[WHAT YOU HAVE TO DO] Each line should be copied exactly.

## Start

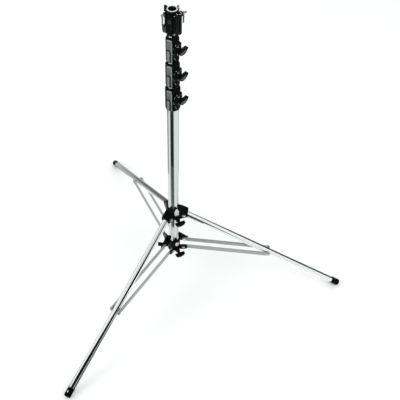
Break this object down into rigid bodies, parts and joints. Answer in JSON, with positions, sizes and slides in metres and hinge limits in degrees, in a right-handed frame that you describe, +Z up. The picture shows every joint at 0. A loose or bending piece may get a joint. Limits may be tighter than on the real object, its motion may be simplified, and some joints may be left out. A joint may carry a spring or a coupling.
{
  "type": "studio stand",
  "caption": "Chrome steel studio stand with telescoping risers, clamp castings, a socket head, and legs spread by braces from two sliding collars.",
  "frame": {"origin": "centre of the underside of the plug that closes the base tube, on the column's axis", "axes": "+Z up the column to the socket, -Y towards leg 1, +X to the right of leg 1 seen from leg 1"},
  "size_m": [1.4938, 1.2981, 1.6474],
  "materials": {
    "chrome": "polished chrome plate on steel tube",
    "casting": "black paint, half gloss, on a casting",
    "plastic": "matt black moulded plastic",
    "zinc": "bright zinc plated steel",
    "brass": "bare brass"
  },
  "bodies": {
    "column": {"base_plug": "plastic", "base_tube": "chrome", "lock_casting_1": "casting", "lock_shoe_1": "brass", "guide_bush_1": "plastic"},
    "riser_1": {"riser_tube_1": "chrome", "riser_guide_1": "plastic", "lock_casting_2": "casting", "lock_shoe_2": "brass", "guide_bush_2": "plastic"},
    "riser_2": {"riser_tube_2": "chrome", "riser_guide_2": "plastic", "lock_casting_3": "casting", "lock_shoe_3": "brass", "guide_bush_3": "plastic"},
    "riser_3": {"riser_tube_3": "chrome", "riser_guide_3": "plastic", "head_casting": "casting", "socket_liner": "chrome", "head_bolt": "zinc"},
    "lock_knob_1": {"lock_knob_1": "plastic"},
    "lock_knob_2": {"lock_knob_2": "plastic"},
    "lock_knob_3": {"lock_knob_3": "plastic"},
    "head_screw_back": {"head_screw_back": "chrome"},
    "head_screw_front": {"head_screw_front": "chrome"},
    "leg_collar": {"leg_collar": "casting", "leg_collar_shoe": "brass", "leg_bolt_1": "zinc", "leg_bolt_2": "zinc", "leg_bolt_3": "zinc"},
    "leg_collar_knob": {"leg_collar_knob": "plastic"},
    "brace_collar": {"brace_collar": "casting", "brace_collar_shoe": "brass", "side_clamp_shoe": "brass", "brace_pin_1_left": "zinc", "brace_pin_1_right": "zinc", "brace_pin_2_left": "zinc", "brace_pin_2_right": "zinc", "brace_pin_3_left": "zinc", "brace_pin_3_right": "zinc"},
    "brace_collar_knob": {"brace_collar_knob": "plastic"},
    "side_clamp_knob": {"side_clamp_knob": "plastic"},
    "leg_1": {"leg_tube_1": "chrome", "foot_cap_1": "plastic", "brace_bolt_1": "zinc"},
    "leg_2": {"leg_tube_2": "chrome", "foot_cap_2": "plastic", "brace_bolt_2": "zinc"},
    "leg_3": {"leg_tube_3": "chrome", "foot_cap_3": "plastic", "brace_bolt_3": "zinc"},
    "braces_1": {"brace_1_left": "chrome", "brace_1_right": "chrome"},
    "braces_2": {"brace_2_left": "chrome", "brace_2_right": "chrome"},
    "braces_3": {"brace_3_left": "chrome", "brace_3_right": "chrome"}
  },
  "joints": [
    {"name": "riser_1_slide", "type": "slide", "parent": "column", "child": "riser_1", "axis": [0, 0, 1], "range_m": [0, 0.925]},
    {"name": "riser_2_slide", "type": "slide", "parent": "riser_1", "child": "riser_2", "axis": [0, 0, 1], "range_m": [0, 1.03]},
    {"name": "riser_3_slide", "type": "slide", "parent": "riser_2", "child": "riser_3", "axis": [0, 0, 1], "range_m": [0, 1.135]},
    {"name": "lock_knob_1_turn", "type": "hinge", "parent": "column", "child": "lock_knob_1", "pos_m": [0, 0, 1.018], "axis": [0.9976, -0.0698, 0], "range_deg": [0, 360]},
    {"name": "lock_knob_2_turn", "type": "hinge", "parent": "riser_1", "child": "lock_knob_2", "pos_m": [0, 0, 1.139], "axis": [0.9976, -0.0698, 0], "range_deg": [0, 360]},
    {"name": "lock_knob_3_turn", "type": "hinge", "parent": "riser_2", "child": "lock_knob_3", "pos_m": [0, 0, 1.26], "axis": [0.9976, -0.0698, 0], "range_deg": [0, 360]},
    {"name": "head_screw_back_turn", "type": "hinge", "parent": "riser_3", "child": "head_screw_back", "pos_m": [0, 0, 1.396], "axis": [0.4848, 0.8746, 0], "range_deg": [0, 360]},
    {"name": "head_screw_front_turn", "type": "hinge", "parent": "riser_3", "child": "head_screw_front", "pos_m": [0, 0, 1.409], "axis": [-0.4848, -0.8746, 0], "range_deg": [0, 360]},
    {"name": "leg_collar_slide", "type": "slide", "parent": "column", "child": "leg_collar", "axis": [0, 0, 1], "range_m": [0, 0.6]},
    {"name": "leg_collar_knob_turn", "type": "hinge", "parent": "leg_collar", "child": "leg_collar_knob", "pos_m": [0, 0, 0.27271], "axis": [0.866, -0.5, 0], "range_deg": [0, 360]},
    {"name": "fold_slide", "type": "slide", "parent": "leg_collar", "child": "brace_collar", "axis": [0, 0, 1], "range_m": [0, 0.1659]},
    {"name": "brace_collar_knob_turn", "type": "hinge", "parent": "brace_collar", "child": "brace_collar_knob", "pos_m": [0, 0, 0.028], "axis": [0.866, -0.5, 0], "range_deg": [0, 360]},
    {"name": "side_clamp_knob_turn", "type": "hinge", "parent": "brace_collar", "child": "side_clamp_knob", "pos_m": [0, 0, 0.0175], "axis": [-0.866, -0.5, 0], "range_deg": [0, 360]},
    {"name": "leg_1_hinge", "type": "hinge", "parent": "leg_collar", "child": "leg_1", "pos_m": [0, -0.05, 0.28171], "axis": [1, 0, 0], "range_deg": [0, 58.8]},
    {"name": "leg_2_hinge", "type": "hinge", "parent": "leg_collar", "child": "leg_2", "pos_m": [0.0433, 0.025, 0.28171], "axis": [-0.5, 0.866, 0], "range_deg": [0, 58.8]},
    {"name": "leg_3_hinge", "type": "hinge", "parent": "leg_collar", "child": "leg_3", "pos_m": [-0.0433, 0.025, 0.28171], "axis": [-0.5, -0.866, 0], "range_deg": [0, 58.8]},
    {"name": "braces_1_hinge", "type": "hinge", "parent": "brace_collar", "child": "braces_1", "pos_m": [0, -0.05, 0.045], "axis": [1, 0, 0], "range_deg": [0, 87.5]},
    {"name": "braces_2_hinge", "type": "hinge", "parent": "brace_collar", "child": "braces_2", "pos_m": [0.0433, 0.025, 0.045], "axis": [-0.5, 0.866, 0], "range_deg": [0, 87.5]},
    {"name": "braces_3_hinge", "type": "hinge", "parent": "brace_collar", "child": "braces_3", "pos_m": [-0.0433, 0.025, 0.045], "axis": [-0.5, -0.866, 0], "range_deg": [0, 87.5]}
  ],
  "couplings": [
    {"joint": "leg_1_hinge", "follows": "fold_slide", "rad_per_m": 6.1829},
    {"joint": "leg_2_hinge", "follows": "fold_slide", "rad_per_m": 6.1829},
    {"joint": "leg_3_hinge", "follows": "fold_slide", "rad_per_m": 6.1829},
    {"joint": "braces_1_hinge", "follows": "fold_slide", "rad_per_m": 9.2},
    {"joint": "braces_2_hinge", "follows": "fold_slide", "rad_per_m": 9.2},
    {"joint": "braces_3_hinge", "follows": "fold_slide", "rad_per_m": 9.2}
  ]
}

## End

[TASK RESULT]
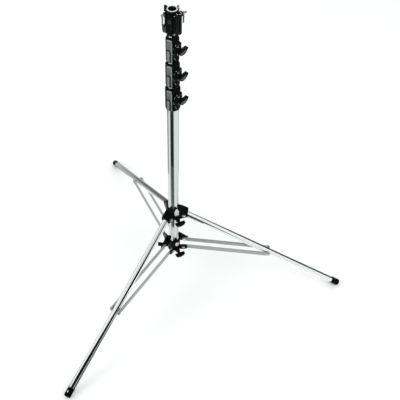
Break this object down into rigid bodies, parts and joints. Answer in JSON, with positions, sizes and slides in metres and hinge limits in degrees, in a right-handed frame that you describe, +Z up. The picture shows every joint at 0. A loose or bending piece may get a joint. Limits may be tighter than on the real object, its motion may be simplified, and some joints may be left out. A joint may carry a spring or a coupling.
{
  "type": "studio stand",
  "caption": "Chrome steel studio stand with telescoping risers, clamp castings, a socket head, and legs spread by braces from two sliding collars.",
  "frame": {"origin": "centre of the underside of the plug that closes the base tube, on the column's axis", "axes": "+Z up the column to the socket, -Y towards leg 1, +X to the right of leg 1 seen from leg 1"},
  "size_m": [1.4938, 1.2981, 1.6474],
  "materials": {
    "chrome": "polished chrome plate on steel tube",
    "casting": "black paint, half gloss, on a casting",
    "plastic": "matt black moulded plastic",
    "zinc": "bright zinc plated steel",
    "brass": "bare brass"
  },
  "bodies": {
    "column": {"base_plug": "plastic", "base_tube": "chrome", "lock_casting_1": "casting", "lock_shoe_1": "brass", "guide_bush_1": "plastic"},
    "riser_1": {"riser_tube_1": "chrome", "riser_guide_1": "plastic", "lock_casting_2": "casting", "lock_shoe_2": "brass", "guide_bush_2": "plastic"},
    "riser_2": {"riser_tube_2": "chrome", "riser_guide_2": "plastic", "lock_casting_3": "casting", "lock_shoe_3": "brass", "guide_bush_3": "plastic"},
    "riser_3": {"riser_tube_3": "chrome", "riser_guide_3": "plastic", "head_casting": "casting", "socket_liner": "chrome", "head_bolt": "zinc"},
    "lock_knob_1": {"lock_knob_1": "plastic"},
    "lock_knob_2": {"lock_knob_2": "plastic"},
    "lock_knob_3": {"lock_knob_3": "plastic"},
    "head_screw_back": {"head_screw_back": "chrome"},
    "head_screw_front": {"head_screw_front": "chrome"},
    "leg_collar": {"leg_collar": "casting", "leg_collar_shoe": "brass", "leg_bolt_1": "zinc", "leg_bolt_2": "zinc", "leg_bolt_3": "zinc"},
    "leg_collar_knob": {"leg_collar_knob": "plastic"},
    "brace_collar": {"brace_collar": "casting", "brace_collar_shoe": "brass", "side_clamp_shoe": "brass", "brace_pin_1_left": "zinc", "brace_pin_1_right": "zinc", "brace_pin_2_left": "zinc", "brace_pin_2_right": "zinc", "brace_pin_3_left": "zinc", "brace_pin_3_right": "zinc"},
    "brace_collar_knob": {"brace_collar_knob": "plastic"},
    "side_clamp_knob": {"side_clamp_knob": "plastic"},
    "leg_1": {"leg_tube_1": "chrome", "foot_cap_1": "plastic", "brace_bolt_1": "zinc"},
    "leg_2": {"leg_tube_2": "chrome", "foot_cap_2": "plastic", "brace_bolt_2": "zinc"},
    "leg_3": {"leg_tube_3": "chrome", "foot_cap_3": "plastic", "brace_bolt_3": "zinc"},
    "braces_1": {"brace_1_left": "chrome", "brace_1_right": "chrome"},
    "braces_2": {"brace_2_left": "chrome", "brace_2_right": "chrome"},
    "braces_3": {"brace_3_left": "chrome", "brace_3_right": "chrome"}
  },
  "joints": [
    {"name": "riser_1_slide", "type": "slide", "parent": "column", "child": "riser_1", "axis": [0, 0, 1], "range_m": [0, 0.925]},
    {"name": "riser_2_slide", "type": "slide", "parent": "riser_1", "child": "riser_2", "axis": [0, 0, 1], "range_m": [0, 1.03]},
    {"name": "riser_3_slide", "type": "slide", "parent": "riser_2", "child": "riser_3", "axis": [0, 0, 1], "range_m": [0, 1.135]},
    {"name": "lock_knob_1_turn", "type": "hinge", "parent": "column", "child": "lock_knob_1", "pos_m": [0, 0, 1.018], "axis": [0.9976, -0.0698, 0], "range_deg": [0, 360]},
    {"name": "lock_knob_2_turn", "type": "hinge", "parent": "riser_1", "child": "lock_knob_2", "pos_m": [0, 0, 1.139], "axis": [0.9976, -0.0698, 0], "range_deg": [0, 360]},
    {"name": "lock_knob_3_turn", "type": "hinge", "parent": "riser_2", "child": "lock_knob_3", "pos_m": [0, 0, 1.26], "axis": [0.9976, -0.0698, 0], "range_deg": [0, 360]},
    {"name": "head_screw_back_turn", "type": "hinge", "parent": "riser_3", "child": "head_screw_back", "pos_m": [0, 0, 1.396], "axis": [0.4848, 0.8746, 0], "range_deg": [0, 360]},
    {"name": "head_screw_front_turn", "type": "hinge", "parent": "riser_3", "child": "head_screw_front", "pos_m": [0, 0, 1.409], "axis": [-0.4848, -0.8746, 0], "range_deg": [0, 360]},
    {"name": "leg_collar_slide", "type": "slide", "parent": "column", "child": "leg_collar", "axis": [0, 0, 1], "range_m": [0, 0.6]},
    {"name": "leg_collar_knob_turn", "type": "hinge", "parent": "leg_collar", "child": "leg_collar_knob", "pos_m": [0, 0, 0.27271], "axis": [0.866, -0.5, 0], "range_deg": [0, 360]},
    {"name": "fold_slide", "type": "slide", "parent": "leg_collar", "child": "brace_collar", "axis": [0, 0, 1], "range_m": [0, 0.1659]},
    {"name": "brace_collar_knob_turn", "type": "hinge", "parent": "brace_collar", "child": "brace_collar_knob", "pos_m": [0, 0, 0.028], "axis": [0.866, -0.5, 0], "range_deg": [0, 360]},
    {"name": "side_clamp_knob_turn", "type": "hinge", "parent": "brace_collar", "child": "side_clamp_knob", "pos_m": [0, 0, 0.0175], "axis": [-0.866, -0.5, 0], "range_deg": [0, 360]},
    {"name": "leg_1_hinge", "type": "hinge", "parent": "leg_collar", "child": "leg_1", "pos_m": [0, -0.05, 0.28171], "axis": [1, 0, 0], "range_deg": [0, 58.8]},
    {"name": "leg_2_hinge", "type": "hinge", "parent": "leg_collar", "child": "leg_2", "pos_m": [0.0433, 0.025, 0.28171], "axis": [-0.5, 0.866, 0], "range_deg": [0, 58.8]},
    {"name": "leg_3_hinge", "type": "hinge", "parent": "leg_collar", "child": "leg_3", "pos_m": [-0.0433, 0.025, 0.28171], "axis": [-0.5, -0.866, 0], "range_deg": [0, 58.8]},
    {"name": "braces_1_hinge", "type": "hinge", "parent": "brace_collar", "child": "braces_1", "pos_m": [0, -0.05, 0.045], "axis": [1, 0, 0], "range_deg": [0, 87.5]},
    {"name": "braces_2_hinge", "type": "hinge", "parent": "brace_collar", "child": "braces_2", "pos_m": [0.0433, 0.025, 0.045], "axis": [-0.5, 0.866, 0], "range_deg": [0, 87.5]},
    {"name": "braces_3_hinge", "type": "hinge", "parent": "brace_collar", "child": "braces_3", "pos_m": [-0.0433, 0.025, 0.045], "axis": [-0.5, -0.866, 0], "range_deg": [0, 87.5]}
  ],
  "couplings": [
    {"joint": "leg_1_hinge", "follows": "fold_slide", "rad_per_m": 6.1829},
    {"joint": "leg_2_hinge", "follows": "fold_slide", "rad_per_m": 6.1829},
    {"joint": "leg_3_hinge", "follows": "fold_slide", "rad_per_m": 6.1829},
    {"joint": "braces_1_hinge", "follows": "fold_slide", "rad_per_m": 9.2},
    {"joint": "braces_2_hinge", "follows": "fold_slide", "rad_per_m": 9.2},
    {"joint": "braces_3_hinge", "follows": "fold_slide", "rad_per_m": 9.2}
  ]
}